Gather up every line from the entries below that uses the word "data".
☆ ☆ ☆ ☆
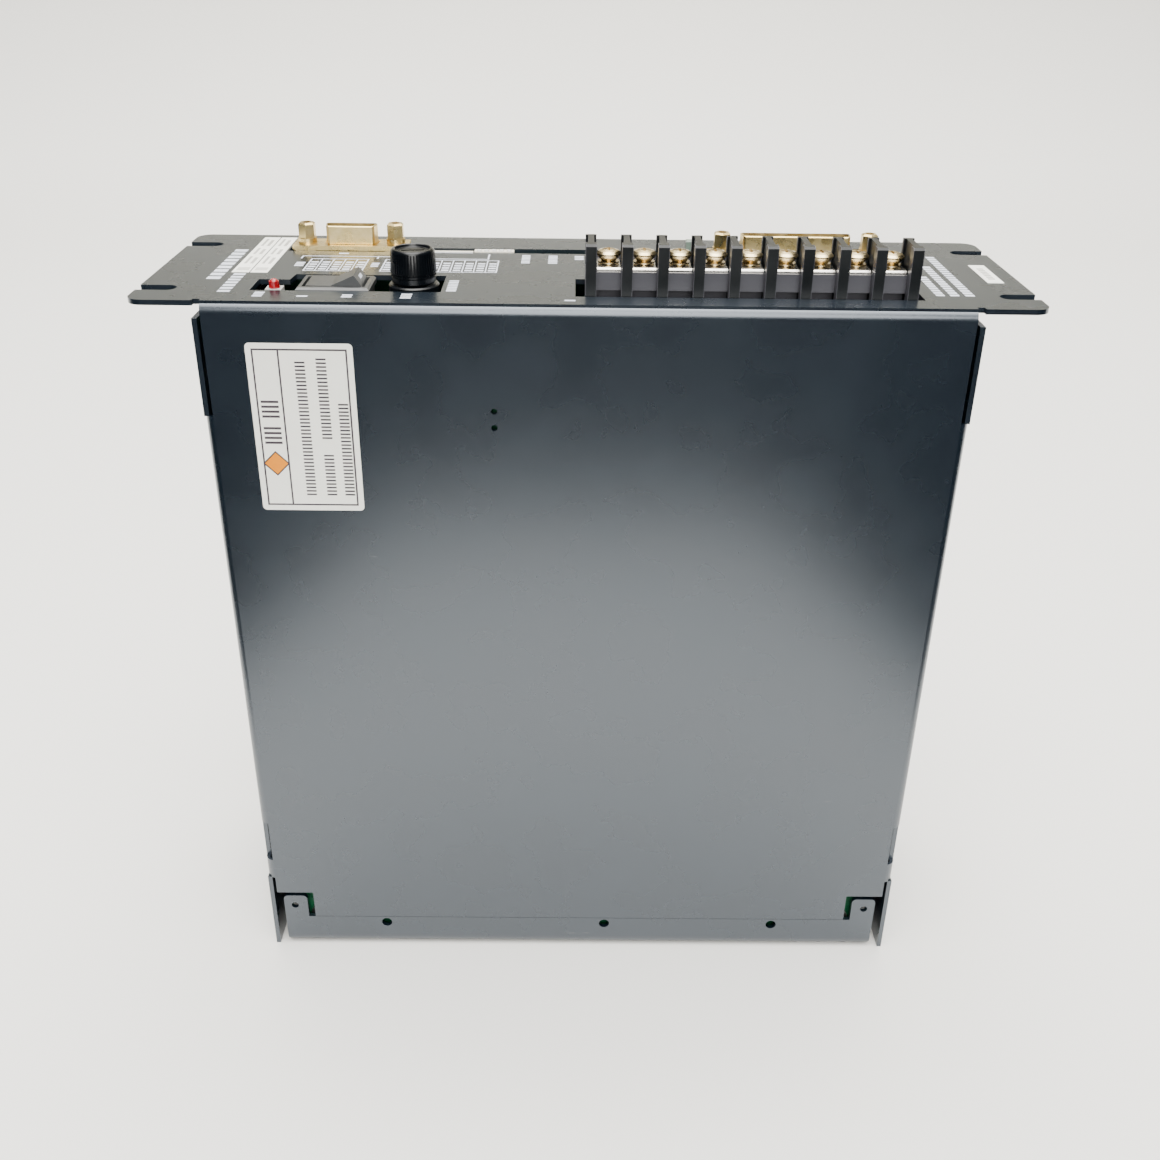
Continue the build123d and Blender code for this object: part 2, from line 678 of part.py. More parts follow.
with BuildPart() as jackscrews:
    for jack_x, seat in jack_places:
        with BuildSketch(Plane((jack_x, y_at(connector_depth), seat))):
            RegularPolygon(jack_flat / 2, 6, major_radius=False, rotation=30)
        extrude(amount=jack_rise)
    hex_tops = [edge for face in jackscrews.faces().filter_by(Axis.Z) if face.center().Z > seat
                for edge in face.outer_wire().edges()]
    chamfer(hex_tops, 0.5)
    for jack_x, seat in jack_places:
        rod_z(jack_x, connector_depth, 2.95, seat, seat + 1.6)
        rod_z(jack_x, connector_depth, 1.45, seat - flange_sheet - 4, seat + 0.5)
        rod_z(jack_x, connector_depth, 1.25, seat + 1.0, seat + 8, mode=Mode.SUBTRACT)
finish(jackscrews, "jackscrews")

with BuildPart() as connector_brackets:
    for jack_x, seat in jack_places:
        under = seat - flange_sheet
        block(jack_x - 3.2, jack_x + 3.2, control_far_face, connector_depth + 3.6, under - 1.2,
              under)
        block(jack_x - 3.2, jack_x + 3.2, control_far_face, control_far_face + 1.2, under - 8,
              under)
        rod_z(jack_x, connector_depth, 1.5, under - 3, under + 1, mode=Mode.SUBTRACT)
finish(connector_brackets, "connector_brackets")

with BuildPart() as status_led:
    block(30.9, 33.3, control_far_face, control_far_face + 3.0, height - 4, height + 4.4)
    status_edges = status_led.edges().group_by(Axis.Z)[-1]
    fillet(status_edges, 0.5)
finish(status_led, "status_led")

# ---------------------------------------------------------------- power electronics
spreader_wall = (14.5, 19.5)
with BuildPart() as heat_spreader:
    block(-85, 85, thickness - sheet - 5, thickness - sheet, spreader_wall[0], 96)
    block(-85, 85, 16, thickness - sheet, spreader_wall[0], spreader_wall[1])
    for hole_x in (-70.0, 0.0, 70.0):
        for hole_z in (32.0, 88.0):
            rod_y(hole_x, hole_z, 1.5, thickness - sheet - 6, thickness, mode=Mode.SUBTRACT)
    with Locations(*[(x, y_at(36), spreader_wall[1]) for x in range(-70, 71, 20)]):
        Hole(1.3, 3)
finish(heat_spreader, "heat_spreader")

with BuildPart() as insulating_pad:
    block(-80, 80, 22, 44, spreader_wall[1], spreader_wall[1] + 0.4)
    for x in range(-70, 71, 20):
        rod_z(x, 36, 1.7, spreader_wall[1] - 1, spreader_wall[1] + 1, mode=Mode.SUBTRACT)
finish(insulating_pad, "insulating_pad")

pad_top = spreader_wall[1] + 0.4
with BuildPart() as power_transistors:
    for x in range(-70, 71, 20):
        block(x - 7.8, x + 7.8, 22.5, 42.5, pad_top, pad_top + 4.8)
        rod_z(x, 36, 1.7, pad_top - 1, pad_top + 6, mode=Mode.SUBTRACT)
        for lead in (-5.4, 0, 5.4):
            block(x + lead - 0.5, x + lead + 0.5, power_top_face, 22.5, pad_top + 1.6,
                  pad_top + 2.2)
finish(power_transistors, "power_transistors")

with BuildPart() as main_capacitors:
    for x in (-66.0, -26.0):
        rod_y(x, 140, 17.5, power_top_face, power_top_face + 45)
        with Locations(Location((x, y_at(power_top_face + 40), 140), (90, 0, 0))):
            Torus(17.9, 0.8, mode=Mode.SUBTRACT)
finish(main_capacitors, "main_capacitors")

with BuildPart() as filter_capacitors:
    for x, z in ((20, 190), (34, 190), (48, 190), (62, 190), (76, 190)):
        rod_y(x, z, 5.0, power_top_face, power_top_face + 20)
finish(filter_capacitors, "filter_capacitors")

with BuildPart() as transformer_core:
    block(20, 58, power_top_face + 2, power_top_face + 36, 118, 126)
    block(20, 58, power_top_face + 2, power_top_face + 36, 148, 156)
    for x_low, x_high in ((20, 27), (51, 58)):
        block(x_low, x_high, power_top_face + 2, power_top_face + 36, 126, 148)
finish(transformer_core, "transformer_core")

with BuildPart() as transformer_coil:
    block(27.4, 50.6, power_top_face, power_top_face + 38, 126.4, 147.6)
    coil_edges = transformer_coil.edges().filter_by(Axis.Z)
    fillet(coil_edges, 4)
finish(transformer_coil, "transformer_coil")

with BuildPart() as line_choke:
    rod_y(-64, 190, 12.5, power_top_face + 0.5, power_top_face + 14)
    rod_y(-64, 190, 5.0, power_top_face - 1, power_top_face + 20, mode=Mode.SUBTRACT)
    ring_edges = line_choke.edges().filter_by(GeomType.CIRCLE)
    fillet(ring_edges, 2.5)
finish(line_choke, "line_choke")

with BuildPart() as bridge_rectifier:
    block(70, 92, power_top_face + 4, power_top_face + 28, 112, 118.5)
    for x in (73, 78.3, 83.6, 89):
        block(x - 0.5, x + 0.5, power_top_face, power_top_face + 4, 114.6, 115.6)
finish(bridge_rectifier, "bridge_rectifier")

with BuildPart() as inrush_relay:
    block(72, 92, power_top_face, power_top_face + 16, 138, 162)
    relay_edges = inrush_relay.edges().filter_by(Axis.Y)
    fillet(relay_edges, 1.0)
finish(inrush_relay, "inrush_relay")

with BuildPart() as braking_resistors:
    for z in (60, 74, 88):
        block(-88, -40, power_top_face + 2, power_top_face + 11, z, z + 9)
finish(braking_resistors, "braking_resistors")

with BuildPart() as gate_drivers:
    for x in range(-20, 81, 20):
        block(x - 3.2, x + 3.2, power_top_face + 0.4, power_top_face + 3.8, 60, 79)
        for side in (-1, 1):
            leg = sorted((x + side * 3.2, x + side * 4.0))
            block(leg[0], leg[1], power_top_face, power_top_face + 2.2, 61, 78)
finish(gate_drivers, "gate_drivers")

with BuildPart() as board_headers:
    block(-40, 10, power_top_face, control_board_depth, 206, 211)
    block(20, 60, power_top_face, power_top_face + 9, 209, io_board_top - board_sheet)
finish(board_headers, "board_headers")

with BuildPart() as controller_chips:
    for x, z, size in ((-50, 180, 20), (-10, 180, 28), (40, 182, 20), (-50, 145, 14),
                       (0, 140, 18), (40, 145, 14)):
        block(x - size / 2, x + size / 2, control_far_face + 0.3, control_far_face + 3.2,
              z - size / 2, z + size / 2)
        block(x - size / 2 - 1, x + size / 2 + 1, control_far_face, control_far_face + 0.3,
              z - size / 2 + 1, z + size / 2 - 1)
finish(controller_chips, "controller_chips")

with BuildPart() as clock_crystal:
    block(66, 77, control_far_face, control_far_face + 3.6, 170, 174.6)
    can_edges = clock_crystal.edges().filter_by(Axis.Y)
    fillet(can_edges, 2.0)
finish(clock_crystal, "clock_crystal")

# ---------------------------------------------------------------- screws

with BuildPart() as case_screws:
    for hole_x, hole_z in back_screws:
        rod_y(hole_x, hole_z, 1.45, thickness - sheet - 4.5, thickness - 0.2)
        countersink(hole_x, hole_z, 0)
        with Locations((hole_x, y_at(thickness), hole_z)):
            Box(cross_length, 1.6, cross_width, mode=Mode.SUBTRACT)
            Box(cross_width, 1.6, cross_length, mode=Mode.SUBTRACT)
    for side in (-1, 1):
        for screw_z in (30.0, 190.0):
            outside = side * half_width
            rod_x(72, screw_z, 1.4, *sorted((outside, outside - side * 6)))
            rod_x(72, screw_z, head_radius, *sorted((outside, outside + side * head_height)))
            with Locations((outside + side * head_height, y_at(72), screw_z)):
                Box(1.6, cross_length, cross_width, mode=Mode.SUBTRACT)
                Box(1.6, cross_width, cross_length, mode=Mode.SUBTRACT)
finish(case_screws, "case_screws")

with BuildPart() as board_screws:
    for hole_x in (-pillar_x, pillar_x):
        for hole_z in (low_pillar_z, *board_pillar_z):
            head_face = power_board_depth - head_height
            rod_y(hole_x, hole_z, 1.45, power_board_depth - 0.2, power_top_face + 5)
            rod_y(hole_x, hole_z, head_radius, head_face, power_board_depth)
            with Locations((hole_x, y_at(head_face), hole_z)):
                Box(cross_length, 1.6, cross_width, mode=Mode.SUBTRACT)
                Box(cross_width, 1.6, cross_length, mode=Mode.SUBTRACT)
    for x in range(-70, 71, 20):
        rod_z(x, 36, 1.25, pad_top - 3, pad_top + 4.8)
        rod_z(x, 36, head_radius, pad_top + 4.8, pad_top + 6.5)
    for side in (-1, 1):
        for hole_depth in (40.0, 46.0):
            rod_z(side * 96, hole_depth, 1.25, io_board_top - 6, io_board_top)
            rod_z(side * 96, hole_depth, 2.3, io_board_top, io_board_top + 1.7)
finish(board_screws, "board_screws")
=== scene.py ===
import json
import math
import bpy
from mathutils import Matrix, Vector


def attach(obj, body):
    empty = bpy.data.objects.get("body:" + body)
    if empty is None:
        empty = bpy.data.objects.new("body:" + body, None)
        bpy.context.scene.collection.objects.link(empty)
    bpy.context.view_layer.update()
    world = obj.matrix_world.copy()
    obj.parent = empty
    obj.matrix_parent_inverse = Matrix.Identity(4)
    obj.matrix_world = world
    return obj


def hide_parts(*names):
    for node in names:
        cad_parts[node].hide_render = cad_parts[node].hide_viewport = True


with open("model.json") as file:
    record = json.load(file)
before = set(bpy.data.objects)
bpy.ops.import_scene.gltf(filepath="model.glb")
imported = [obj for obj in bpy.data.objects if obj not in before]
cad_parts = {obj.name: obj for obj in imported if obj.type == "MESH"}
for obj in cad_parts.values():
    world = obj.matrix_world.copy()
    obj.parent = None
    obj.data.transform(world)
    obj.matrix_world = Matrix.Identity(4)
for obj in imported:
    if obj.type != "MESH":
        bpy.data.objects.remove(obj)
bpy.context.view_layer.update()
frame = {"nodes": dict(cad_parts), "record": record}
nodes = frame["nodes"]

MM = 0.001


# ---------------------------------------------------------------- small helpers
def deselect():
    """Nothing selected, and no edit left open."""
    if bpy.context.object and bpy.context.object.mode != "OBJECT":
        bpy.ops.object.mode_set(mode="OBJECT")
    bpy.ops.object.select_all(action="DESELECT")


def pick(piece):
    """Only this piece selected and active."""
    deselect()
    piece.select_set(True)
    bpy.context.view_layer.objects.active = piece


def choose(piece, kind, wanted):
    """Opens the piece for editing with only the wanted faces or edges selected."""
    pick(piece)
    bpy.ops.object.mode_set(mode="EDIT")
    bpy.ops.mesh.select_mode(type=kind)
    bpy.ops.mesh.select_all(action="DESELECT")
    bpy.ops.object.mode_set(mode="OBJECT")
    parts = piece.data.polygons if kind == "FACE" else piece.data.edges
    for index in wanted:
        parts[index].select = True
    bpy.ops.object.mode_set(mode="EDIT")


def settle(piece, material, body="case"):
    """Applies the place to the mesh, gives the piece its material and body."""
    pick(piece)
    bpy.ops.object.transform_apply(location=True, rotation=True, scale=True)
    piece.data.materials.clear()
    piece.data.materials.append(material)
    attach(piece, body)
    return piece


# ---------------------------------------------------------------- shader node groups
def new_group(name, inputs, outputs):
    """Empty shader group with named float, colour and vector sockets."""
    group = bpy.data.node_groups.new(name, "ShaderNodeTree")
    for label, kind, value in inputs:
        item = group.interface.new_socket(name=label, in_out="INPUT", socket_type=kind)
        if value is not None:
            item.default_value = value
    for label, kind in outputs:
        group.interface.new_socket(name=label, in_out="OUTPUT", socket_type=kind)
    nodes_in = group.nodes.new("NodeGroupInput")
    nodes_out = group.nodes.new("NodeGroupOutput")
    return group, nodes_in, nodes_out


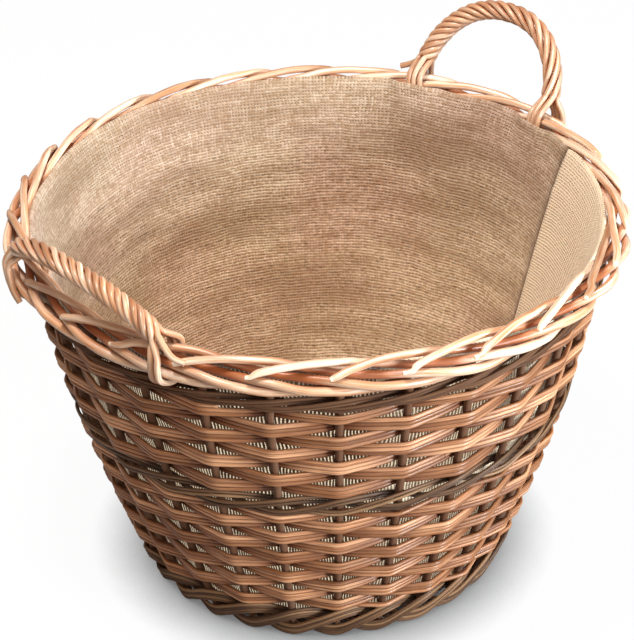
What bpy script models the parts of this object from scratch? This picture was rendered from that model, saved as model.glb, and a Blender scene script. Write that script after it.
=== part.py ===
# Round willow basket with a rope-twisted handle on each side and a sewn hessian liner.
# Metres, +Z up. The origin is the middle of the base, on the surface that it stands on.
import math

import bpy
import bmesh
from mathutils import Matrix, Vector

# The wall: bent willow stakes that lean outwards on a slightly bellied line
STAKE_COUNT = 27
STAKE_DIAMETER = 0.0072
STAKE_SIDES = 5
STAKE_WALL_SECTIONS = 4
STAKE_FOOT_HEIGHT = 0.003
FRONT_STAKE_ANGLE = math.radians(-86.6)
WALL_BASE_RADIUS = 0.161
WALL_BELLY = 0.0097

# The border: each stake's own end, bent over and laid in among its neighbours
BORDER_RADIUS = 0.265
BORDER_HEIGHT = 0.343
BORDER_ROD_DIAMETER = 0.008
BORDER_STEP_SHARE = 0.42
# Stake spacings run so far, then outwards and upwards of the border's middle in rod diameters
BORDER_PATH_SHARES = (
    (0.00, -1.60, -2.90),
    (0.10, -1.45, -2.35),
    (0.50, -0.25, -1.85),
    (1.00, 0.95, -1.35),
    (1.50, 1.45, -0.60),
    (1.95, 1.10, 0.05),
    (2.40, 0.22, 0.05),
    (2.90, -0.42, 0.08),
    (3.40, -0.66, 0.78),
    (3.90, -0.58, 1.48),
    (4.40, -0.05, 1.72),
    (4.85, 0.70, 1.40),
    (5.15, 1.40, 0.95),
)

# The siding: bands of three thin rods, in front of one stake and behind the next
SIDING_ROD_DIAMETER = 0.0041
SIDING_LOWER_ROWS = 10
SIDING_UPPER_ROWS = 7
SIDING_LOWER_LEAD = 9
SIDING_UPPER_LEAD = 3
SIDING_ROW_GAP = 0.0022
SIDING_LEAST_HEIGHT = 0.004

# The wales: three bands each, in front of two stakes and behind one
BOTTOM_WALE_THICKNESS = 0.0046
BOTTOM_WALE_BAND_HEIGHT = 0.0154
BOTTOM_WALE_SWELL = 0.0028
MIDDLE_WALE_THICKNESS = 0.0042
MIDDLE_WALE_BAND_HEIGHT = 0.0085
MIDDLE_WALE_SWELL = 0.0014
MIDDLE_WALE_HEIGHT_SHARE = 0.516
TOP_WALE_THICKNESS = 0.0042
TOP_WALE_BAND_HEIGHT = 0.0054
TOP_WALE_SWELL = 0.0014
TOP_WALE_DROP = 0.041
WALE_BANDS = 3
WALE_STEP_SHARE = 0.72

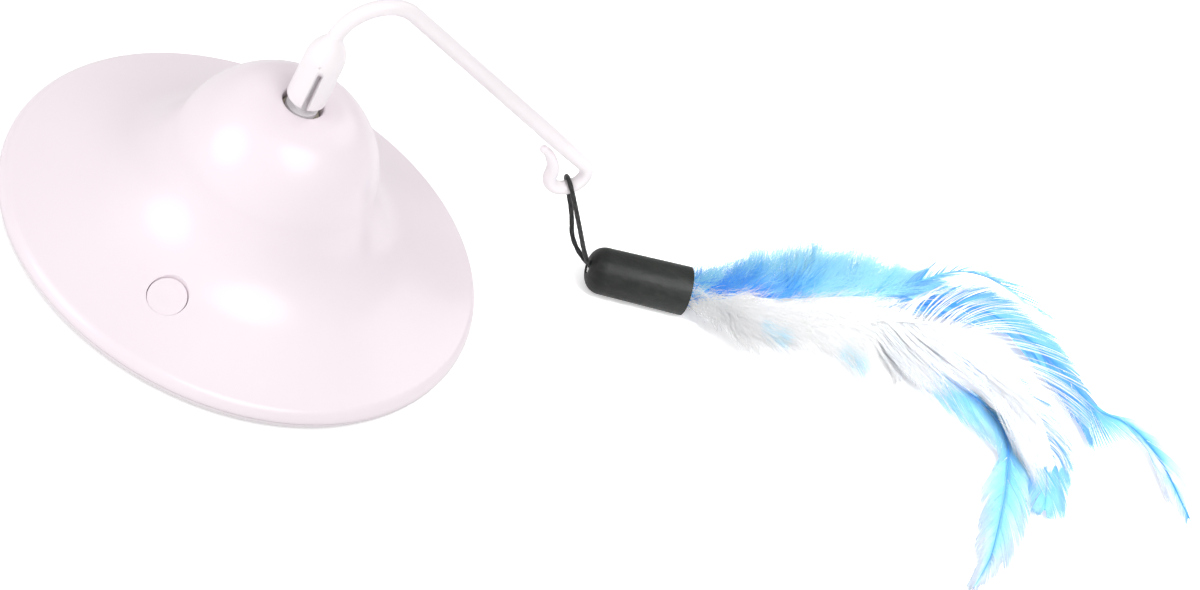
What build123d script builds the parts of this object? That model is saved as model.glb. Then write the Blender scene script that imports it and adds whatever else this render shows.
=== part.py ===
from build123d import *
import os
from math import acos, atan2, cos, degrees, hypot, pi, radians, sin, sqrt, tan

os.makedirs("parts", exist_ok=True)

# Driving dimensions, in millimetres and degrees
base_radius = 90.0
parting_height = 4.0
foot_height = 1.2
shell_wall = 2.4
dome_radius = 38.6
dome_centre_height = 42.0
crown_drop = 4.8
crown_blend = 18.0
hub_hole_radius = 7.8
wand_azimuth = 36.1
arm_slope = 37.5
eye_reach = 117.8
eye_drop = 32.6
rod_radius = 3.0
cord_radius = 0.9
button_radius = 7.2
button_inset = 27.8
button_azimuth = -101.2
cell_radius = 7.25
cell_length = 50.5
sleeve_radius = 8.6
sleeve_length = 37.6
feather_length = 200.0

# Shared fits
running_gap = 0.05
seat_gap = 0.1
free_gap = 0.3
cut_overrun = 1.0

# Sections of the shell: rolled lip, dished brim, flare and dome, each tangent to the next
lip_radius = 4.5
lip_land = 1.2
brim_arc_radius = 227.0
brim_outer_slope = 17.0
brim_inner_slope = 24.0
edge_chamfer = 0.3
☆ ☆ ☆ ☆
▶ [The response]:
    empty = bpy.data.objects.get("body:" + body)
        empty = bpy.data.objects.new("body:" + body, None)
before = set(bpy.data.objects)
imported = [obj for obj in bpy.data.objects if obj not in before]
    obj.data.transform(world)
        bpy.data.objects.remove(obj)
    parts = piece.data.polygons if kind == "FACE" else piece.data.edges
    piece.data.materials.clear()
    piece.data.materials.append(material)
    group = bpy.data.node_groups.new(name, "ShaderNodeTree")